The Pool Factory contract is the administrator of an instantiated Pool to allow for admin fee collection in the future. Admin fees would be accrued to the protocol.
Capital deposited into a Pool carries user-defined risk parameters, including a maximum price (per NFT), a maximum duration, and an interest rate tier.
The maximum price imposes a limit price per NFT at which the deposit funds can be used when the Pool originates a loan. Similarly, the maximum duration limits imposes the maximum loan duration the deposit funds can be used for. The interest rate tier determines the cost of borrowing the deposit funds.
Originated loans are fixed duration with prorated repayments. Borrowers can also choose to cash-in or cash-out refinance their loans, also with proration, allowing them to continually extend loans beyond the Pool's maximum fixed duration.
Overdue loans are subject to liquidation, but excess proceeds from profitable liquidations (total proceeds > principal + interest) are returned to borrowers, less a small fee to lenders for the service.
Loans are funded by sourcing liquidity from deposits of ascending price limits, which function as tranches in the loan. The higher priced tranches receive greater interest, in exchange for higher default risk. The lower priced tranches receive less interest, in exchange for the insurance from the higher tranches.
In the event of a default, the highest tranches absorb any loss in descending order, while the lowest tranches are made whole in ascending order, up to the available liquidation proceeds.
Liquidated loan collateral is sent to a collateral liquidator associated with the Pool. Currently, the primary collateral liquidator is the English Auction Collateral Liquidator contract, which hosts an onchain English Auction for collateral. On completion of liquidation, proceeds are returned to the Pool to reimburse the depositor funds used in the loan. Liquidation losses are absorbed by the highest tranches, while surpluses are remitted to the borrower.
Pools have a collateral filter that is responsible for validating the collateral provided when originating a loan. Currently, the primary collateral filter is the Collection Collateral Filter, which validates that the collateral belongs to a single collection.

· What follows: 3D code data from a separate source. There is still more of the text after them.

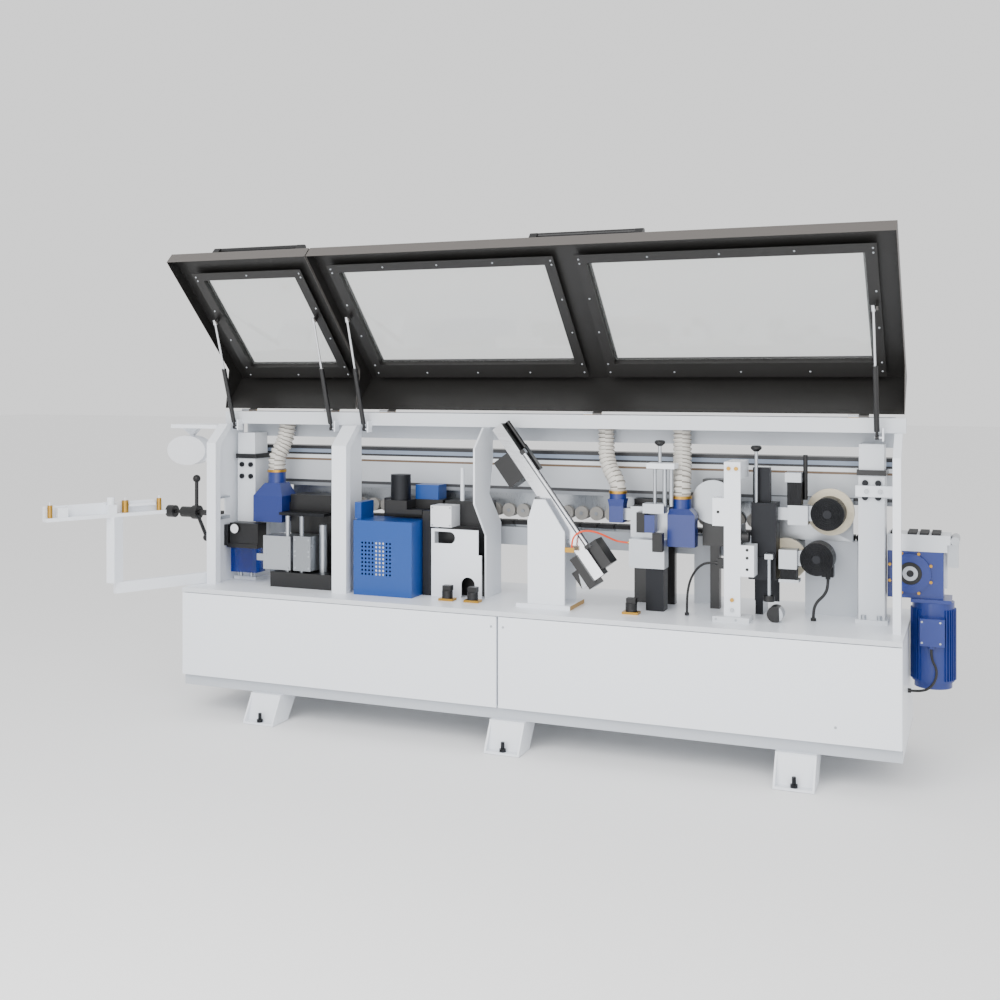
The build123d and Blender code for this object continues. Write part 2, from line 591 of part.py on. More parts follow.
DUCT_R = 46


def duct(points, radius, bends):
    """A flexible extraction duct as a plain tube along tangent arcs."""
    path = FilletPolyline(*points, radius=bends)
    start = Plane(origin=path @ 0, z_dir=path % 0)
    return sweep(start * Circle(radius), path=path)


def make_extraction():
    add("extraction_hoods", *hood_funnel((212, 372), (270, 400), (869, 993), (262, 346), (1054, 1118)))
    add("extraction_hoods", *hood_funnel((2246, 2362), (274, 334), (850, 985), (2261, 2341), (1010, 1050)))
    add("extraction_hoods", *hood_funnel((1990, 2052), (280, 340), (940, 1010), (1985, 2057), (1040, 1062)))
    add("extraction_hoods", block((2154, 2197), (250, 300), (907, 981)))
    bar_z = POST_TOP + 40
    add("extraction_ducts",
        duct([(304, 335, 1118), (304, 335, 1180), (322, 372, 1240), (330, 390, 1320), (330, 390, bar_z)],
             DUCT_R - 4, [90, 90, 90]),
        duct([(2301, 304, 1050), (2301, 304, 1120), (2290, 362, 1200), (2282, 392, 1290), (2282, 392, bar_z)],
             DUCT_R - 6, [90, 90, 90]),
        duct([(2021, 310, 1062), (2021, 310, 1110), (1962, 354, 1180), (1944, 392, 1270), (1944, 392, bar_z)],
             DUCT_R - 10, [70, 80, 90]),
        rod_z(304, 335, (1104, 1117), DUCT_R, bore=DUCT_R - 4))


# ------------------------------------------------------------------ glue bay
def make_glue_bay():
    x, y, z = (833, 1124), (135, 330), (BASE_TOP, 916)
    sheet = 3
    front = block(x, (y[0], y[0] + sheet), z)
    holes = 9
    pitch = 17.5
    for i in range(holes):
        for j in range(holes):
            front -= rod_y(877 + i * pitch, 676 + j * pitch, (y[0] - 1, y[0] + sheet + 1), 5)
    add("glue_cover", front,
        block((x[0], x[0] + sheet), (y[0] + sheet, y[1]), z),
        block((x[1] - sheet, x[1]), (y[0] + sheet, y[1]), z),
        block((x[0] + sheet, x[1] - sheet), (y[0] + sheet, y[1]), (z[1] - sheet, z[1])))
    add("glue_unit",
        block((880, 1180), (345, 450), (BASE_TOP, 1000)),
        block((1180, 1405), (300, 450), (BASE_TOP, 890)),
        block((1200, 1405), (330, 440), (890, 1000)),
        block((1130, 1170), (236, 345), (BASE_TOP, 960)),
        rod_z(989, 300, (1000, 1115), 46))
    add("glue_unit", block((935, 1120), (250, 345), (940, 960)), block((935, 1043), (250, 345), (960, 1000)))
    add("glue_boxes", block((1040, 1155), (350, 440), (1000, 1066)))
    add("glue_boxes", block((815, 848), (180, 300), (916, 992)))
    panel_y = (230, 236)
    panel = block((1176, 1420), panel_y, (BASE_TOP, 883))
    panel -= block((1191, 1268), (229, 237), (818, 871))
    panel -= rod_y(1266, 844.5, (229, 237), 26.5)
    panel -= block((1322, 1388), (229, 237), (BASE_TOP - 1, 640))
    panel -= rod_y(1355, 640, (229, 237), 33)
    panel -= block((1404, 1421), (229, 237), (773, 884))
    add("glue_front_panel", panel, block((1176, 1179), (236, 300), (BASE_TOP, 883)))
    add("glue_front_panel",
        block((1170, 1272), (236, 330), (890, 985)),
        rod_z(1278, 345, (1000, 1150), 9))
    for rx, ry in ((1287, 160), (1408, 160), (2122, 160)):
        add("air_regulators", block((rx - 34, rx + 34), (ry - 24, ry + 24), (BASE_TOP, BASE_TOP + 10)),
            rod_z(rx, ry, (BASE_TOP + 10, BASE_TOP + 44), 24), block((rx - 18, rx + 22), (ry - 16, ry + 16),
                                                                     (BASE_TOP + 44, BASE_TOP + 66)))


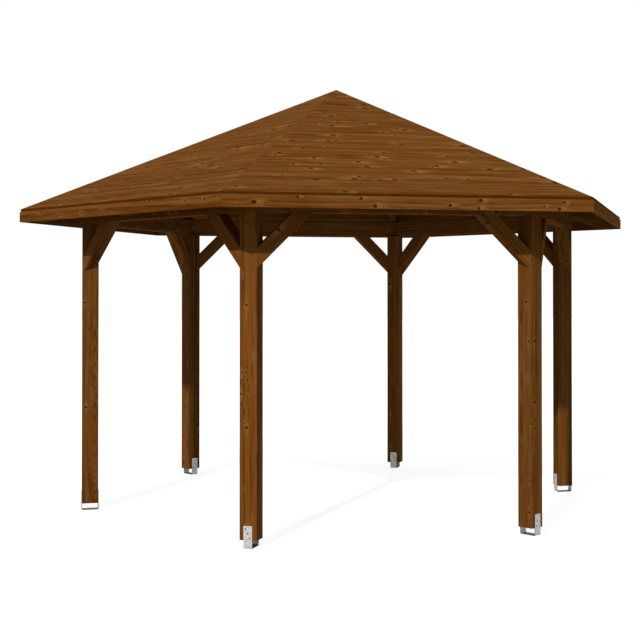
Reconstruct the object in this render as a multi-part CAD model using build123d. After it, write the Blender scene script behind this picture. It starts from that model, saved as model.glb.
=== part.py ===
from build123d import *
import os
from math import cos, radians, sin, tan

# Six-sided open garden gazebo in millimetres.
# The origin is the middle of the hexagon on the ground, +Z is up, and +X points at a corner.
# A corner piece is made at the +X corner and a side piece across +X, then each is turned to its place.

corner_names = ["right", "back_right", "back_left", "left", "front_left", "front_right"]
side_names = ["back_right", "back", "back_left", "front_left", "front", "front_right"]

# Posts
post_circle_radius = 1936.0
post_width = 120.0
post_gap = 53.0
headroom = 2180.0
post_arris = 5.0

# Ring beam, lying on the posts and mitred over each of them
beam_width = 95.0
beam_height = 135.0
beam_arris = 5.0

# Braces, flush with the ring beam
brace_depth = 95.0
brace_reach = 393.0
brace_angle = 45.0
brace_arris = 5.0

# Rafters
rafter_width = 60.0
rafter_depth = 140.0
rafter_arris = 4.0
notch_depth = 31.0
tail_margin = 6.0
boss_drop = 30.0
boss_chamfer = 10.0
# A face looks down where its normal has a Z below this
downward_limit = -0.5

# Roof
roof_pitch = 25.0
roof_corner_radius = 2465.0
deck_thickness = 19.0
deck_setback = 3.5
fascia_thickness = 19.0
fascia_height = 79.0
fascia_clearance = 0.5

# Post shoes, each a flat strap bent to a U
strap_thickness = 4.0
strap_width = 60.0
strap_bend = 6.0
shoe_height = 147.0
screw_hole_count = 3
screw_hole_diameter = 11.0
screw_hole_pitch = 30.0
screw_hole_offset = 14.0
screw_hole_top_margin = 20.0
anchor_hole_diameter = 12.0

# Worked-out angles and levels
corner_step = 360.0 / len(corner_names)
half_step = corner_step / 2.0
half_post = post_width / 2.0
apothem_ratio = cos(radians(half_step))
corner_ratio = tan(radians(half_step))
pitch_tan = tan(radians(roof_pitch))
pitch_cos = cos(radians(roof_pitch))
pitch_sin = sin(radians(roof_pitch))
hip_tan = pitch_tan * apothem_ratio
hip_cos = 1.0 / (1.0 + hip_tan**2) ** 0.5

# The beam runs through the middle of the post's slanting side faces, and the braces are below it
beam_apothem = post_circle_radius * apothem_ratio + half_post * sin(radians(half_step))
beam_inner = beam_apothem - beam_width / 2.0
beam_outer = beam_apothem + beam_width / 2.0
beam_top = headroom + beam_height

# The roof's height follows from the notch that seats a middle rafter on the beam's outer edge
under_deck_apex = beam_top - notch_depth + rafter_depth / pitch_cos + pitch_tan * beam_outer
deck_apex = under_deck_apex + deck_thickness / pitch_cos
fascia_outer = roof_corner_radius * apothem_ratio
fascia_inner = fascia_outer - fascia_thickness
deck_edge = fascia_outer - deck_setback
deck_edge_top = deck_apex - pitch_tan * deck_edge
deck_edge_inner = deck_edge - deck_thickness * pitch_sin
deck_edge_bottom = deck_edge_top - deck_thickness * pitch_cos
fascia_top = deck_edge_bottom - fascia_clearance
fascia_bottom = fascia_top - fascia_height
tail_soffit = fascia_bottom + tail_margin

# The boss has a face as wide as a rafter for each hip rafter
boss_corner_radius = rafter_width / 2.0 / sin(radians(half_step))
boss_apothem = boss_corner_radius * apothem_ratio
boss_bottom = under_deck_apex - hip_tan * boss_apothem - rafter_depth / hip_cos - boss_drop


def at_corner(piece, index):
    """Turn a piece made at the +X corner to corner number index, counted from +X."""
    return Rot(0, 0, corner_step * index) * piece


def at_side(piece, index):
    """Turn a piece made across +X to side number index, which follows corner number index."""
    return Rot(0, 0, half_step + corner_step * index) * piece


def mitred_bar(inner, outer, bottom, top):
    """Straight bar across +X between two apothems, with its ends on the planes of the two corners."""
    inner_half = inner * corner_ratio
    outer_half = outer * corner_ratio
    plan = Polyline(
        (inner, -inner_half),
        (outer, -outer_half),
        (outer, outer_half),
        (inner, inner_half),
        close=True,
    )
    return extrude(Pos(0, 0, bottom) * make_face(plan), amount=top - bottom)


def extrude_across(side_view, width):
    """Give a side view drawn in X and Z a width along Y, half on each side."""
    return extrude(Plane.XZ.offset(-width / 2.0) * side_view, amount=width)


def soften_along(piece, direction, arris):
    """Chamfer the edges that run along one of the axes X, Y or Z."""
    return chamfer(piece.edges().filter_by(direction), arris)


def make_post():
    """Square post at the +X corner, with one face square to the radius."""
    height = headroom - post_gap
    blank = Box(post_width, post_width, height, align=(Align.CENTER, Align.CENTER, Align.MIN))
    return Pos(post_circle_radius, 0, post_gap) * soften_along(blank, Axis.Z, post_arris)


def make_ring_beam():
    """Beam across +X from corner to corner, with its long edges softened."""
    bar = mitred_bar(beam_inner, beam_outer, headroom, beam_top)
    return soften_along(bar, Axis.Y, beam_arris)


def make_brace():
    """Brace at the +Y end of the side across +X, cut flat under the beam and to the post's slanting face."""
    half_side = post_circle_radius * sin(radians(half_step))
    length = 2.0 * brace_reach / cos(radians(brace_angle))
    blank = Box(beam_width, brace_depth, length, align=(Align.CENTER, Align.MIN, Align.CENTER))
    blank = soften_along(blank, Axis.Z, brace_arris)
    beam_meeting = Pos(beam_apothem, half_side - brace_reach, headroom)
    leaning = beam_meeting * Rot(90.0 - brace_angle, 0, 0) * blank
    under_beam = Pos(beam_apothem, half_side, headroom) * Box(
        2.0 * post_width,
        2.0 * length,
        headroom - post_gap,
        align=(Align.CENTER, Align.CENTER, Align.MAX),
    )
    post_axis = Rot(0, 0, half_step) * Pos(post_circle_radius, 0, 0)
    beyond_post_face = post_axis * Pos(0, -half_post, headroom) * Box(
        4.0 * post_width,
        2.0 * length,
        2.0 * headroom,
        align=(Align.CENTER, Align.MIN, Align.CENTER),
    )
    return leaning & under_beam - beyond_post_face


def make_brace_pair():
    """The two braces of the post at the +X corner, one below each beam that meets there."""
    towards_left = Rot(0, 0, -half_step) * make_brace()
    towards_right = mirror(towards_left, about=Plane.XZ)
    return towards_left, towards_right


def make_rafter_blank(start, end, slope, plumb_depth):
    """Plain rafter along +X between two plumb ends: a sloping bar with a level tail."""
    tail_start = (under_deck_apex - plumb_depth - tail_soffit) / slope
    side_view = Polyline(
        (start, under_deck_apex - slope * start),
        (start, under_deck_apex - slope * start - plumb_depth),
        (tail_start, tail_soffit),
        (end, tail_soffit),
        (end, under_deck_apex - slope * end),
        close=True,
    )
    bar = extrude_across(make_face(side_view), rafter_width)
    downward_faces = bar.faces().filter_by(lambda face: face.normal_at().Z < downward_limit)
    underside = downward_faces.sort_by(SortBy.AREA)[-1]
    long_edges = underside.edges().sort_by(SortBy.LENGTH)[-2:]
    return chamfer(long_edges, rafter_arris)


def under_deck_space():
    """Pyramid that the undersides of the roof boards enclose, ending at the inner faces of the fascias."""
    corner_radius = fascia_inner / apothem_ratio
    base = Pos(0, 0, tail_soffit) * RegularPolygon(corner_radius, len(corner_names))
    walls = extrude(base, amount=under_deck_apex - pitch_tan * fascia_inner - tail_soffit)
    roof_base = walls.faces().sort_by(Axis.Z)[-1]
    roof = loft([roof_base, Vertex(0, 0, under_deck_apex)])
    return walls + roof


def make_hip_rafter(space, beam):
    """Hip rafter at the +X corner, its top bevelled to two slopes, notched over the mitred beams."""
    fascia_corner = fascia_inner / apothem_ratio
    blank = make_rafter_blank(boss_apothem, fascia_corner, hip_tan, rafter_depth / hip_cos)
    bevelled = blank & space
    beam_left = Rot(0, 0, half_step) * beam
    beam_right = Rot(0, 0, -half_step) * beam
    return bevelled - beam_left - beam_right


def make_mid_rafter(beam):
    """Rafter at the middle of the side across +X, its head cut to a point between two hip rafters."""
    blank = make_rafter_blank(boss_corner_radius, fascia_inner, pitch_tan, rafter_depth / pitch_cos)
    hip_slab = Box(
        roof_corner_radius,
        rafter_width,
        2.0 * deck_apex,
        align=(Align.MIN, Align.CENTER, Align.MIN),
    )
    between_hips = blank - Rot(0, 0, half_step) * hip_slab - Rot(0, 0, -half_step) * hip_slab
    return between_hips - beam


def make_roof_boss(space):
    """Six-sided block at the peak that the hip rafters are fixed to."""
    plan = Rot(0, 0, half_step) * RegularPolygon(boss_corner_radius, len(corner_names))
    block = extrude(Pos(0, 0, boss_bottom) * plan, amount=deck_apex - boss_bottom)
    bottom_edges = block.faces().sort_by(Axis.Z)[0].edges()
    block = chamfer(bottom_edges, boss_chamfer)
    return block & space


def make_roof_panel():
    """Boarded roof face across +X, its two sides mitred on the hips and its eave cut square."""
    section = Polyline(
        (0.0, deck_apex),
        (deck_edge, deck_edge_top),
        (deck_edge_inner, deck_edge_bottom),
        (0.0, under_deck_apex),
        close=True,
    )
    slab = extrude_across(make_face(section), 2.0 * roof_corner_radius)
    reach = 2.0 * deck_edge
    wedge_plan = Polyline((0, 0), (reach, -reach * corner_ratio), (reach, reach * corner_ratio), close=True)
    wedge = extrude(make_face(wedge_plan), amount=2.0 * deck_apex)
    return slab & wedge


def make_fascia():
    """Fascia board across +X, nailed to the rafter tails just below the edge of the roof boards."""
    return mitred_bar(fascia_inner, fascia_outer, fascia_bottom, fascia_top)


def make_post_shoe(turned):
    """Strap bent to a U under the post at the +X corner, with slanting rows of screw holes."""
    outer = Pos(0, shoe_height / 2.0) * Rectangle(post_width + 2.0 * strap_thickness, shoe_height)
    outer = fillet(outer.vertices().sort_by(Axis.Y)[:2], strap_bend + strap_thickness)
    cavity_height = shoe_height - strap_thickness
    cavity = Pos(0, strap_thickness + cavity_height / 2.0) * Rectangle(post_width, cavity_height)
    cavity = fillet(cavity.vertices().sort_by(Axis.Y)[:2], strap_bend)
    strap = extrude_across(outer - cavity, strap_width)
    anchor_hole = Cylinder(anchor_hole_diameter / 2.0, 4.0 * strap_thickness)
    strap = strap - anchor_hole
    middle_row = (screw_hole_count - 1) / 2.0
    for row in range(screw_hole_count):
        height = shoe_height - screw_hole_top_margin - row * screw_hole_pitch
        offset = (row - middle_row) * screw_hole_offset
        hole = Rot(0, 90, 0) * Cylinder(screw_hole_diameter / 2.0, 2.0 * post_width)
        strap = strap - Pos(0, offset, height) * hole
    half_turn = 180.0 if turned else 0.0
    return Pos(post_circle_radius, 0, 0) * Rot(0, 0, half_turn) * strap


def save(name, *pieces):
    """Write the solids of one node to its STEP file."""
    solids = [solid for piece in pieces for solid in piece.solids()]
    node = solids[0] if len(solids) == 1 else Compound(children=solids)
    export_step(node, f"parts/{name}.step")


def main():
    """Make every piece once and write it at each of its places."""
    os.makedirs("parts", exist_ok=True)
    post = make_post()
    beam = make_ring_beam()
    brace_left, brace_right = make_brace_pair()
    space = under_deck_space()
    hip_rafter = make_hip_rafter(space, beam)
    mid_rafter = make_mid_rafter(beam)
    panel = make_roof_panel()
    fascia = make_fascia()

    for index, name in enumerate(corner_names):
        save(f"post_{name}", at_corner(post, index))
        save(f"post_shoe_{name}", at_corner(make_post_shoe(index % 2 == 1), index))
        save(f"braces_{name}", at_corner(brace_left, index), at_corner(brace_right, index))
        save(f"hip_rafter_{name}", at_corner(hip_rafter, index))

    for index, name in enumerate(side_names):
        save(f"ring_beam_{name}", at_side(beam, index))
        save(f"roof_panel_{name}", at_side(panel, index))
        save(f"fascia_{name}", at_side(fascia, index))

    save("mid_rafters", *[at_side(mid_rafter, index) for index in range(len(side_names))])
    save("roof_boss", make_roof_boss(space))


main()
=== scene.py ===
import logging
import math
from dataclasses import dataclass, field
from enum import Enum
from typing import Callable, Optional, Union

import bmesh
import bpy
import numpy as np
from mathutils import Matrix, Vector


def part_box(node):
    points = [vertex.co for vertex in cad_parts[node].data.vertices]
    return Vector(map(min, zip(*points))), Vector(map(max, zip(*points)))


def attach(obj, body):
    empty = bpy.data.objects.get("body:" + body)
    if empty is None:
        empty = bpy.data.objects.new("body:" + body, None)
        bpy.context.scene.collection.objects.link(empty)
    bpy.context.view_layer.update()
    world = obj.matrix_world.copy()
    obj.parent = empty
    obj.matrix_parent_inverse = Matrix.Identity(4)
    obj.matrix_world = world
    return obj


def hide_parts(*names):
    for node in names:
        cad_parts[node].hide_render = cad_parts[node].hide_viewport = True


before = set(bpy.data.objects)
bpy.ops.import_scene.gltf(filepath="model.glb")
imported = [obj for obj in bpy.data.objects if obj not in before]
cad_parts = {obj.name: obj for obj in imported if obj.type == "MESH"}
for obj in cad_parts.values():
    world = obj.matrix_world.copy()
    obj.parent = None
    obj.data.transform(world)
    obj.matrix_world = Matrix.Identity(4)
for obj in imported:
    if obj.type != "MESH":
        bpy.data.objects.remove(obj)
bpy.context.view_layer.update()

BODY = "root"
MM = 0.001
WELD = 0.01 * MM
QUARTER_TURN = 90.0

CORNERS = ("right", "back_right", "back_left", "left", "front_left", "front_right")
SIDES = ("back_right", "back", "back_left", "front_left", "front", "front_right")
SECTOR = math.tau / len(CORNERS)
HALF_SECTOR = SECTOR / 2.0

# The distance of a knot that isn't there, and how far apart two pieces' marked knots are kept.
FAR = 1000.0
OWNER_STEP = 10.0

# Numbers of the Mix node's sockets: the factor, the two colours, and the colour that comes out.
FACTOR, FIRST_COLOUR, SECOND_COLOUR, MIXED_COLOUR = 0, 6, 7, 2

Socket = bpy.types.NodeSocket
Colour = tuple[float, float, float]
Profile = list[tuple[float, float]]
WHITE: Colour = (1.0, 1.0, 1.0)
log = logging.getLogger("gazebo")


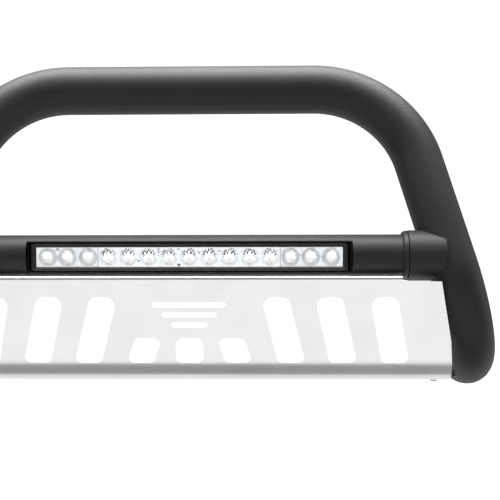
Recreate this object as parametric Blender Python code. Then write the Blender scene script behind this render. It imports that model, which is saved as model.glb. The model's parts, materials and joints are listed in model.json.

Additional collateral filters include the Ranged Collection Collateral Filter, which validates collateral belongs to a contiguous range of token IDs, and the Merkle Collateral Filter, which validates that collateral belongs a sparse set of token IDs.
Pools support collateral wrappers, which are special tokens that wrap collateral and provide an interface to enumerate the underlying collateral and unwrap it for liquidation. The primary purpose of this feature is to implement bundles containing multiple collateral.
When enabled, a Pool recognizes the tokens of the Bundle Collateral Wrapper as collateral, subject to validation of the underlying collateral with the collateral filter.